The affordability crisis in Canadian real estate has already passed the point of being just a matter of what city one would prefer to live in, as it has become a life-and-death issue for those who are forced to stay in substandard emergency housing.
In a breakdown piece for CBC News, Canadian Alliance to End Homelessness president/CEO Tim Richter and Upstream founder Ryan Meili outlined the grim tableau that characterizes the country’s emergency shelters at present.
“[The shelters] are packed to the rafters. People are languishing in homelessness longer, and their ranks include seniors, veterans and families with children,” Richter and Meili wrote. “Shamefully, Indigenous Canadians are more than 10 times more likely than non-Indigenous people to end up in emergency shelter.”
“One of the biggest factors that determines whether people will stay healthy or wind up needing emergency or chronic medical care is where they live. People without access to stable housing are at higher risk of illness, and their likelihood of recovering well from that illness is greatly diminished,” the analysis added.
Per figures from the latest National Shelter Study, approximately 35,000 Canadians are homeless at any given night. Estimates of the annual number of homeless people exceed 235,000.
The situation is such that “physicians have gone so far as to label homelessness a palliative diagnosis.”
“Not having a home can be lethal.
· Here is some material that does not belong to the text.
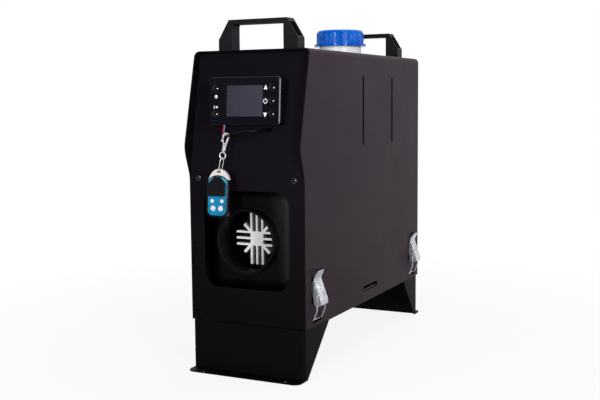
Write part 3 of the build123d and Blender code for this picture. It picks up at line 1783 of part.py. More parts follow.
def wire_points(side):
    """Route of one strand, from the controller's underside through the hook's eye to the sheath."""
    shift = wire_side * side * strand_half_gap
    through = eye + wire_rise + shift
    join_x, join_out, join_drop = wire_join
    return [
        *[
            Vector(wire_exit_x - side * spread + right, front_y - out, wire_start_z - drop)
            for spread, right, out, drop in wire_run
        ],
        Vector(wire_exit_x + join_x, front_y - join_out, wire_start_z - join_drop) + shift,
        through - hook_normal * eye_lead + wire_rise * eye_lead_rise,
        through,
        sheath_start + shift,
    ]


def cable_points():
    """Route of the black sheath, from the two wires to the hole in the panel."""
    hole = cable_plane()
    return [
        sheath_start,
        sheath_start + hook_normal * sheath_lead,
        *[Vector(eye_x + right, front_y - out, eye_z + up) for right, out, up in cable_run],
        hole.origin + hole.z_dir * hole_lead - hole.x_dir * hole_shift,
        hole.origin + hole.z_dir,
        hole.origin - hole.z_dir * sheet * 2,
    ]


def bend_radii(points):
    """A radius for each corner: 0.45 of the shorter run over the tangent of half the turn."""
    radii = []
    for before, corner, after in zip(points, points[1:], points[2:]):
        first = corner - before
        second = after - corner
        turn = radians(first.get_angle(second))
        radii.append(0.45 * min(first.length, second.length) / tan(turn / 2))
    return radii


def make_tubes(routes, diameter):
    """One round tube along each route, and its bend radii in print."""
    with BuildPart() as tubes:
        for points in routes:
            radii = bend_radii(points)
            print("bend radii", [round(r, 1) for r in radii])
            with BuildLine() as path:
                FilletPolyline(*points, radius=radii)
            print("length", round(path.wire().length, 1))
            with BuildSketch(Plane(origin=path.line @ 0, z_dir=path.line % 0)):
                Circle(diameter / 2)
            sweep(path=path.line)
    return tubes.part


def main():
    os.makedirs("parts", exist_ok=True)
    save(make_casing(), "casing_shell")
    save(make_front_panel(), "front_panel")
    save(make_rear_panel(), "rear_panel")
    save(make_tray(), "base_tray")
    save(make_leg(-1, front_leg_depth, latch_ys[0]), "front_leg")
    save(make_leg(1, rear_leg_depth, latch_ys[1]), "rear_leg")
    save(make_handle(handle_ys[0]), "front_handle")
    save(make_handle(handle_ys[1]), "rear_handle")
    save(make_screws(), "casing_screws")
    save(make_latch_brackets(), "latch_brackets")
    save(make_latch_pins(), "latch_pins")
    for name, (side, y) in latches.items():
        save(make_lever(side, y), f"latch_lever_{name}")
        save(make_bail(side, y), f"latch_bail_{name}")
    save(make_tank(), "fuel_tank")
    save(make_cap(), "fuel_cap")
    save(make_gasket(), "cap_gasket")
    save(make_pump(), "fuel_pump")
    save(make_clamp(), "pump_clamp")
    save(make_tubes([tank_hose_points(), pump_hose_points()], hose_diameter), "fuel_hoses")
    save(make_hood(), "outlet_hood")
    save(case_half(True), "heater_case_upper")
    save(case_half(False), "heater_case_lower")
    save(make_exchanger(), "heat_exchanger")
    save(make_pipe(exhaust_setback), "exhaust_pipe")
    save(make_pipe(intake_setback), "intake_pipe")
    save(make_saddle(), "heater_saddle")
    save(make_fan(), "fan_wheel")
    save(make_wheel(), "combustion_wheel")
    save(make_motor(), "blower_motor")
    save(make_board(), "control_board")
    save(make_glow_plug(), "glow_plug")
    save(make_grille(), "inlet_grille")
    save(make_fascia(), "controller_fascia")
    save(make_housing(), "controller_housing")
    save(make_screen(), "controller_screen")
    for name, place in button_places.items():
        save(make_button(place), name)
    save(make_hook(), "hook_body")
    save(make_gate(), "hook_gate")
    save(make_swivel(), "hook_swivel")
    save(make_link(), "key_link")
    save(hang(make_fob_shell()), "fob_shell")
    save(hang(make_fob_arch()), "fob_arch")
    save(hang(make_fob_plate()), "fob_face_plate")
    save(hang(make_fob_cover()), "fob_cover")
    corners = ("left", "right")
    rows = ("upper", "lower")
    for row, (z, half_pitch, radius) in zip(rows, fob_button_rows):
        for corner, side in zip(corners, (-1, 1)):
            button = make_fob_button(side * half_pitch, z, radius)
            save(hang(button), f"fob_button_{row}_{corner}")
    save(make_tubes([cable_points()], sheath_diameter), "controller_cable")
    save(make_tubes([wire_points(-1), wire_points(1)], strand_diameter), "controller_wires")


main()
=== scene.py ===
from math import atan2, cos, pi, radians, sin

import bmesh
import bpy
from mathutils import Matrix, Vector


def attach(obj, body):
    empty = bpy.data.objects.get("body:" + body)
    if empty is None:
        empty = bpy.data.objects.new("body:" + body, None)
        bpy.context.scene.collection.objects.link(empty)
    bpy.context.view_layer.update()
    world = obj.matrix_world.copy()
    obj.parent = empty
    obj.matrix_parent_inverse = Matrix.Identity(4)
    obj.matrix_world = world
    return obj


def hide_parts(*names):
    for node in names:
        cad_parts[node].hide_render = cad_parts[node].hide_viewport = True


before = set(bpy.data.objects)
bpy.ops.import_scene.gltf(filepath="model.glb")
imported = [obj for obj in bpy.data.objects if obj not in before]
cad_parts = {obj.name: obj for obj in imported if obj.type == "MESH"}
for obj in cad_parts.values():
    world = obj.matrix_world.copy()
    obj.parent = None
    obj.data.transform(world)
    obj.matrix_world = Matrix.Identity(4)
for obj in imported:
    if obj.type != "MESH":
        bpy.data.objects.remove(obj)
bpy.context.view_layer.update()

MM = 0.001

# ---------------------------------------------------------------- measures, in mm and degrees
FRONT = -190.0  # face of the lower front panel
PANEL_FOLD = 241.0  # height where the upper front panel starts to lean back
PANEL_TOP = 373.5
PANEL_LEAN = 25.5  # how far back the top of that panel stands
CABLE_HOLE = (29.0, 284.0)  # across and up on that panel
FASCIA_MIDDLE = (2.0, FRONT - 5.0, 317.0)
FASCIA_TILT = 4.0
HOOK_EYE = (-15.5, FRONT - 16.0, 277.5)
HOOK_LEAN, HOOK_YAW = 11.9, 50.0
PUMP_AXIS = 76.0  # height of the fuel pump

SHEATH_THICKNESS = 3.0
SHEATH_GAP = 5.0  # from the eye to the end of the sheath
WIRE_THICKNESS = 1.2
WIRE_OFFSET = 0.7  # from the middle of the pair to each wire
WIRE_LIFT = 1.6  # the wires run this far over the middle of the eye
HOSE_THICKNESS = 4.0

MARK_RISE = 0.06  # printed marks stand this far out of the fascia
MARK_SINK = 0.05  # and reach this far into it

# ---------------------------------------------------------------- finishes
POWDER = dict(rough_swing=0.03, grain=1300.0, grain_depth=0.035, edge_width=0.6)
POLISHED = dict(
    rough=0.16, specular=0.18, coat=0.05, mottle=0.15, mottle_scale=25.0, rough_swing=0.04,
    grain=900.0, grain_depth=0.003, edge_width=0.35,
)
INSULATION = dict(rough=0.35, mottle=0.15, mottle_scale=300.0, grain=2000.0, grain_depth=0.005)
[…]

Homelessness causes premature death and poor health,” according to the duo. “The crisis stands to get worse before it gets better, as federal operating agreements for older social housing expire and more than 300,000 more households risk losing the subsidies that keep their housing affordable.”
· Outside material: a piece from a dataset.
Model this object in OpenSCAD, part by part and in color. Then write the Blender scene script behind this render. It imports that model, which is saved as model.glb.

And while Richter and Meili are one in the belief that an effective housing strategy is necessary to ensure that every Canadian has access to safe and affordable housing, the absolutely massive scope of the issue “when set against political and fiscal realities will force the government to make some difficult choices.”
“To make the difficult choices ahead, the government should take a page from medicine and triage,” the duo stated.